There is a form of violence that does not explode. It does not launch rockets or leave debris in slow motion. It is a violence made of endless waits, doors that do not open, paths that were once free and today are only for others. A violence of controls, walls and papers that decide who can cross and who must wait. In Palestine, this violence is called occupation. And in Nablus, these days, it is called confinement.
As of today, while international talks are still discussing the remnants of the ceasefire with Gaza, Israeli forces are closing off access to the Palestinian city. Checkpoints sealed, vehicles stopped for hours. A clear example is Nablus, the Palestinian city located north of the West Bank, located about 49 km north of Jerusalem. Its mountains that were once its natural shield, now act as part of the encirclement. Not because they have changed, but because they are now being watched. Every entrance and exit is guarded, every road can be closed in an instant.

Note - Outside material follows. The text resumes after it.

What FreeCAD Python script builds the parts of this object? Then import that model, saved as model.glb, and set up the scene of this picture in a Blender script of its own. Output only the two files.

Since the beginning of the year, Israeli military controls have grown like weeds. More than a dozen new roadblocks have been installed throughout the West Bank, and in Nablus, every access seems like a trap. Awarta, al-Muraba’ah, Sarra: all operate under the logic of permanent hold. No one crosses without showing papers. No one moves without authorization. In Nablus, freedom of transit is a memory, not a right.
Now Nablus is not just another city. It is a mirror-image of what is happening, with variations, in almost the whole of the West Bank: a fragmented territory, surrounded by nearly 900 checkpoints, in which the inhabitants move, if they can, inside a cage of invisible gates. Since January, at least 18 new barriers have been installed. As of October 2023, 146 more. The occupation no longer needs to move forward; it just needs to tighten.
The roads that cross mountains are divided between those who can use them and those who cannot. Isolated villages become inner islands. The strategy is clear and sustained: to prevent geographical Palestine from being also a connected Palestine. To separate to dominate. Cut the continuity to weaken the resistance.
A naturalized repression
Military controls are not exceptional. They are part of the routine. There are no sirens, but there is the constant presence of the man who wears the uniform, the gun, and the finger that indicates who can advance. This form of repression does not necessarily seek to punish an individual, but to remind him that he has no sovereignty over his territory, or even over his time.
And while soldiers impose their standards at the crossings, in the nearby hills settlers advance with other weapons: they burn, scare and attack. The violence of the settlers is not spontaneous, nor uncontrolled. It is part of the same script: dislodge by fear, replace by force. Where there were Palestinian communities, today there are outposts that will eventually become permanent settlements.
Living between barriers
The occupation does not need bullets to hurt. Sometimes it is enough not to let go. And that, in cities like Nablus, has become the norm. The big question is not why one more checkpoint was closed, but why the world learned to see this news as routine, as part of the conflict, as if confinement was an acceptable way to live.
Repression in Palestine does not always take the form of war, but it always takes the form of confinement. And if the history of this place teaches something, it is that no people accept to live forever behind a wall, whether physical or administrative. The non-peaceful siege. It only delays the explosion.